# start of Source data
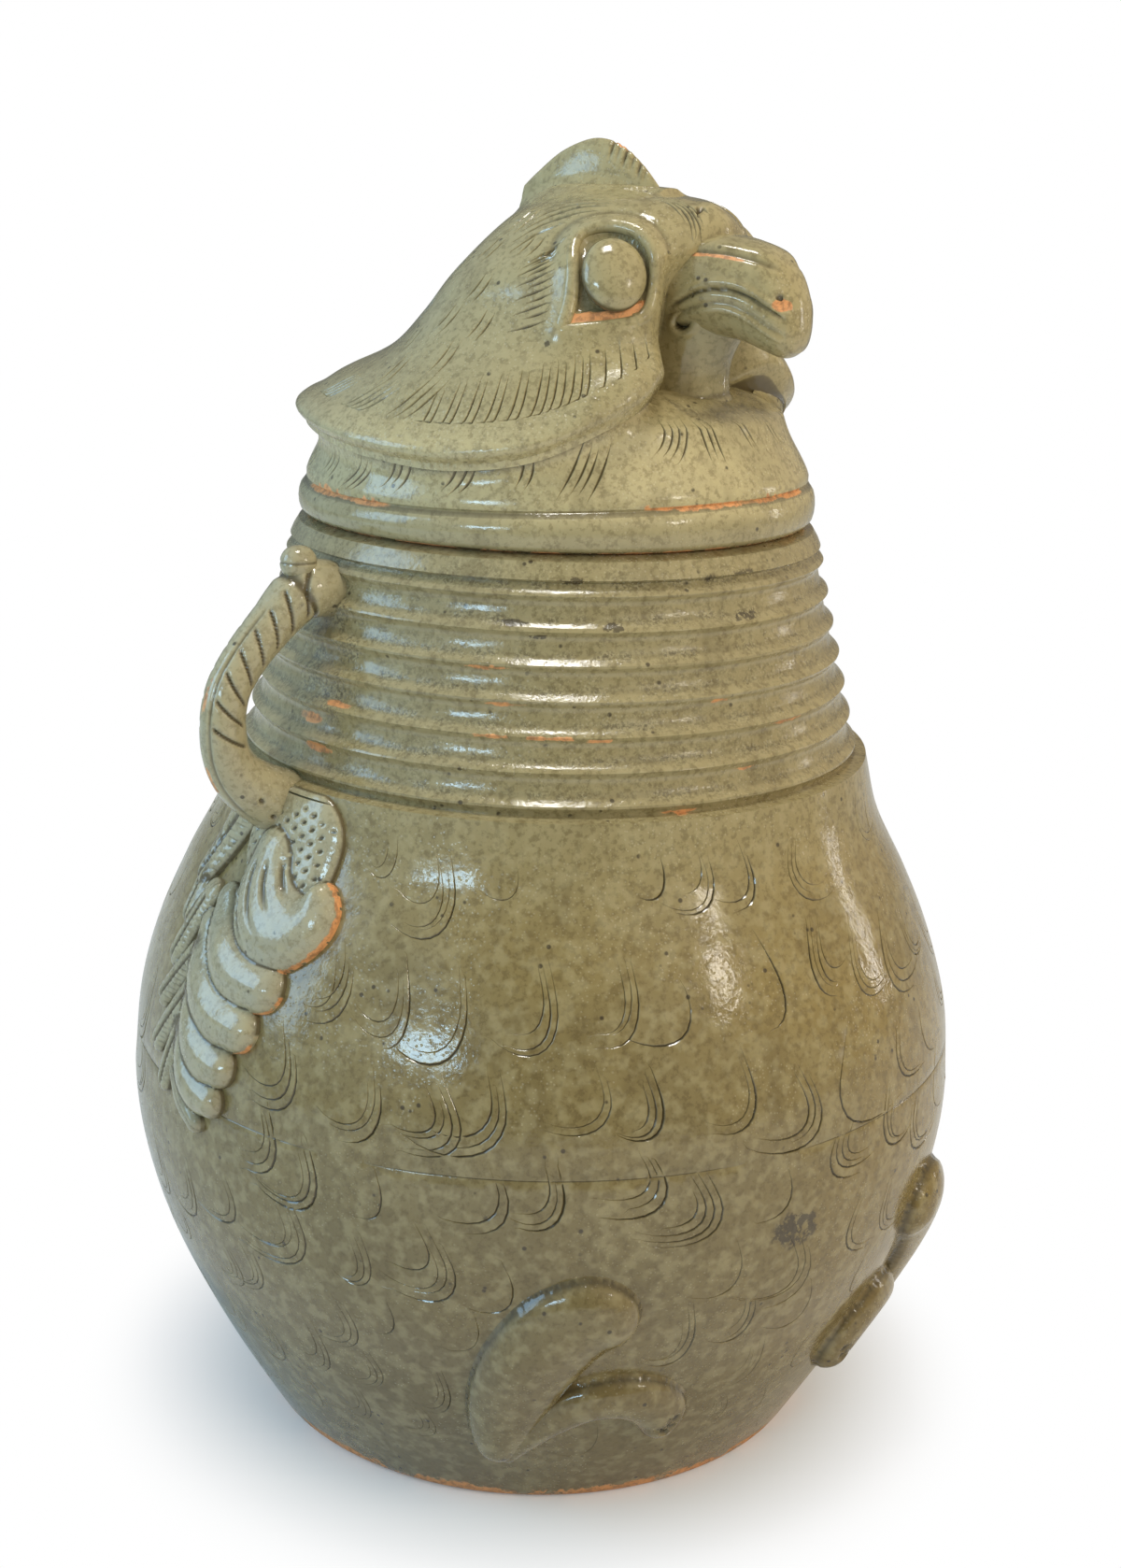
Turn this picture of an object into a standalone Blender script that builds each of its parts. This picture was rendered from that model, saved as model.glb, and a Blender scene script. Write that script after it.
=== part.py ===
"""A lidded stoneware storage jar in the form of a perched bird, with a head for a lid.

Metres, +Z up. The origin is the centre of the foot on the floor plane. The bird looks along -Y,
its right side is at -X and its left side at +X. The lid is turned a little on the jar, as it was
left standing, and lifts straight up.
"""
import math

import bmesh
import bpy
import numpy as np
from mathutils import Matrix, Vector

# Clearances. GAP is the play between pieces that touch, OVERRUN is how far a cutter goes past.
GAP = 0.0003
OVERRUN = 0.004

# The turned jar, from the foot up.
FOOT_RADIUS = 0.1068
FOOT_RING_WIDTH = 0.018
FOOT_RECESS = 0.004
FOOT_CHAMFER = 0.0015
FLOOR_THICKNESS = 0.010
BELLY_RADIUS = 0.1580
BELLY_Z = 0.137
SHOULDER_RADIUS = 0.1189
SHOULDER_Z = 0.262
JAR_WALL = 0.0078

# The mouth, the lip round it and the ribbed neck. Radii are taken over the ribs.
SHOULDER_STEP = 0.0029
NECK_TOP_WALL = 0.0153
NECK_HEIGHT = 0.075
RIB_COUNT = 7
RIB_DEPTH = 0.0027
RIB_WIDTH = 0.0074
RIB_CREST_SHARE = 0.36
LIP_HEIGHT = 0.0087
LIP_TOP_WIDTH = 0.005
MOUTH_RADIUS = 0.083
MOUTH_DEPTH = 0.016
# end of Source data
# start of Source data
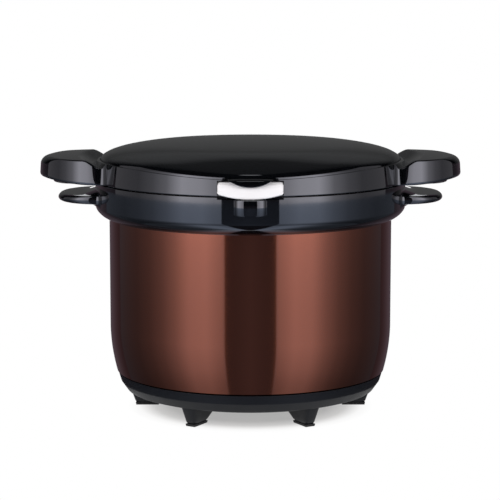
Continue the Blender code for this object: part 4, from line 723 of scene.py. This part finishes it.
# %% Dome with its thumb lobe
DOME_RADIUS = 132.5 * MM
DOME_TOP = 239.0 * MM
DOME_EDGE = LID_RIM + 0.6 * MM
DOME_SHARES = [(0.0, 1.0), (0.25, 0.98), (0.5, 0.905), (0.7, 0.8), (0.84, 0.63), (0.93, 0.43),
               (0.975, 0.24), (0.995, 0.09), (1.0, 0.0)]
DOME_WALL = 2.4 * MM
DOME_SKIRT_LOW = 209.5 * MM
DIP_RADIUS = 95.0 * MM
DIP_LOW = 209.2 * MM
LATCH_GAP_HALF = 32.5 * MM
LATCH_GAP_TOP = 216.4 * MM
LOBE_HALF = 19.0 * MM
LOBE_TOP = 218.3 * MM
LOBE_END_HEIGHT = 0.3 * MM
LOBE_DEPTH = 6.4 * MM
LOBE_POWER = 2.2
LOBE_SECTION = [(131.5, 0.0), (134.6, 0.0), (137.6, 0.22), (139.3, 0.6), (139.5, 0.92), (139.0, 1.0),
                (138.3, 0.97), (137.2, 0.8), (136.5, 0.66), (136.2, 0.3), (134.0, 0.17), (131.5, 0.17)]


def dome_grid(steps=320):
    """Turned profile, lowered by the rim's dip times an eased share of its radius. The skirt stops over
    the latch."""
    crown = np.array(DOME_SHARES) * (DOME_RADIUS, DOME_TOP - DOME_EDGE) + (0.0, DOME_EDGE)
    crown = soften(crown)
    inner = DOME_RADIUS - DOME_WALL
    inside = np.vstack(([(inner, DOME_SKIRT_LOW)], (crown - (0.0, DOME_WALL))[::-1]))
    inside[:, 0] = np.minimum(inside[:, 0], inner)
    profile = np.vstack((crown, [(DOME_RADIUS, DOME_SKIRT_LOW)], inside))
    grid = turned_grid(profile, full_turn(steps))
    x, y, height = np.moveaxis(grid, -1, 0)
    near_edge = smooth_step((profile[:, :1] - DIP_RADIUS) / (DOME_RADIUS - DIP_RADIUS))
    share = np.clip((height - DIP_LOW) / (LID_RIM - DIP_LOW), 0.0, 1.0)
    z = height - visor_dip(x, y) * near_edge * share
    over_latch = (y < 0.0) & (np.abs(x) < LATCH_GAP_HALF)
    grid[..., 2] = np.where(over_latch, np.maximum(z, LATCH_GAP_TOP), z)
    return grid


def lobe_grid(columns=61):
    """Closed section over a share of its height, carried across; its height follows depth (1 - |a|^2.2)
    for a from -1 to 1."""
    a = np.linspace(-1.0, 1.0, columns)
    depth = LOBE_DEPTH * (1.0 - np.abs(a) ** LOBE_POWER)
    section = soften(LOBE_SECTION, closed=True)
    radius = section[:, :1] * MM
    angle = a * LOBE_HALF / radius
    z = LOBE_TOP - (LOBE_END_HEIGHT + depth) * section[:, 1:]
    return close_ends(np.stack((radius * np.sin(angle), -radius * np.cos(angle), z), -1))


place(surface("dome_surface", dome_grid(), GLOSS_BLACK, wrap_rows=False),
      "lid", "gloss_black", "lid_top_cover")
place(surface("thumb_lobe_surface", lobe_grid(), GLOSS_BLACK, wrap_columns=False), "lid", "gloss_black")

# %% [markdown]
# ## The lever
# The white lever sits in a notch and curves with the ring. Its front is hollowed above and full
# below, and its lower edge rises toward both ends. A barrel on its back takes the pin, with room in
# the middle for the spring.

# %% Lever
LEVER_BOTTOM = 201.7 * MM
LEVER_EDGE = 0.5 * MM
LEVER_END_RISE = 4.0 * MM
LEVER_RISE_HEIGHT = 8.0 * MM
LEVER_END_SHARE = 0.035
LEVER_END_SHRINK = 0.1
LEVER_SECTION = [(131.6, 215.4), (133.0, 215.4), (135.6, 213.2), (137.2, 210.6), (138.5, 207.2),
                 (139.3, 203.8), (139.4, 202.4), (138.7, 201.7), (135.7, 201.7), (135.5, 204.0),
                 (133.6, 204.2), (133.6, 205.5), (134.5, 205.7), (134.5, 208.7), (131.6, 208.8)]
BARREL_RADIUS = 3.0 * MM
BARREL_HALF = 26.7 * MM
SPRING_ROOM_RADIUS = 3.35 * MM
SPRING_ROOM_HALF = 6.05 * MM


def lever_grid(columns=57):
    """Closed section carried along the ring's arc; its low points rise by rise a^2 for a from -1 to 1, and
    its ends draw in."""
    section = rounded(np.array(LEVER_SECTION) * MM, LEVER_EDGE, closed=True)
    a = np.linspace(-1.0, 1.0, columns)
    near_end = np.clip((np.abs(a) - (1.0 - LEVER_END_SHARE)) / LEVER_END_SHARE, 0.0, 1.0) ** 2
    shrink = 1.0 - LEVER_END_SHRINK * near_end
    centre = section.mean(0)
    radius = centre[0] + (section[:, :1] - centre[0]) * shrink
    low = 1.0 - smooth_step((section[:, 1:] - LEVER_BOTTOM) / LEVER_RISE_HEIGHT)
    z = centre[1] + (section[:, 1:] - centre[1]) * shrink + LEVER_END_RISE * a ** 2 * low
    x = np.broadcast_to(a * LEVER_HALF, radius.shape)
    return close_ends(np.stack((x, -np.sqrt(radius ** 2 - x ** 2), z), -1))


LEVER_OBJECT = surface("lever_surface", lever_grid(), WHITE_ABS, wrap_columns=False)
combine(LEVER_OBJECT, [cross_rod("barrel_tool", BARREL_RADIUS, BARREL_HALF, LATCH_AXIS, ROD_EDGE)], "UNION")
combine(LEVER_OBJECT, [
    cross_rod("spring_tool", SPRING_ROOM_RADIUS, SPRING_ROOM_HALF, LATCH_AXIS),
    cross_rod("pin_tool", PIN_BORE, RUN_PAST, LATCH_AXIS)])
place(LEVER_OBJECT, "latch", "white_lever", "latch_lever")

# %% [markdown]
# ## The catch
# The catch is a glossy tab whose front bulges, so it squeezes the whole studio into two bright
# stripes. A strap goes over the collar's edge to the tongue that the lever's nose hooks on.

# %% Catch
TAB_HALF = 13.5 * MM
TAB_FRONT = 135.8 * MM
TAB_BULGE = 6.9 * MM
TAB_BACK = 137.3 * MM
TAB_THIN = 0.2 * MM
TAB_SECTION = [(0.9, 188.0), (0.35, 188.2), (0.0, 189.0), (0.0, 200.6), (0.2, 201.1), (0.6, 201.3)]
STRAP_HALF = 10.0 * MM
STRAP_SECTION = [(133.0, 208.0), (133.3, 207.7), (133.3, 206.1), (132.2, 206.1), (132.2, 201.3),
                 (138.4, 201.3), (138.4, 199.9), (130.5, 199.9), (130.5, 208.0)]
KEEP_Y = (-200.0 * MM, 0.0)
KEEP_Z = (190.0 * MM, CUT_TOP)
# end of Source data
Look above for the line that contains "Continue the Blender". Starting there, transcribe every line exactly until you have copied the line that contains "0.17), (131.5, 0.17)]".

Continue the Blender code for this object: part 4, from line 723 of scene.py. This part finishes it.
# %% Dome with its thumb lobe
DOME_RADIUS = 132.5 * MM
DOME_TOP = 239.0 * MM
DOME_EDGE = LID_RIM + 0.6 * MM
DOME_SHARES = [(0.0, 1.0), (0.25, 0.98), (0.5, 0.905), (0.7, 0.8), (0.84, 0.63), (0.93, 0.43),
               (0.975, 0.24), (0.995, 0.09), (1.0, 0.0)]
DOME_WALL = 2.4 * MM
DOME_SKIRT_LOW = 209.5 * MM
DIP_RADIUS = 95.0 * MM
DIP_LOW = 209.2 * MM
LATCH_GAP_HALF = 32.5 * MM
LATCH_GAP_TOP = 216.4 * MM
LOBE_HALF = 19.0 * MM
LOBE_TOP = 218.3 * MM
LOBE_END_HEIGHT = 0.3 * MM
LOBE_DEPTH = 6.4 * MM
LOBE_POWER = 2.2
LOBE_SECTION = [(131.5, 0.0), (134.6, 0.0), (137.6, 0.22), (139.3, 0.6), (139.5, 0.92), (139.0, 1.0),
                (138.3, 0.97), (137.2, 0.8), (136.5, 0.66), (136.2, 0.3), (134.0, 0.17), (131.5, 0.17)]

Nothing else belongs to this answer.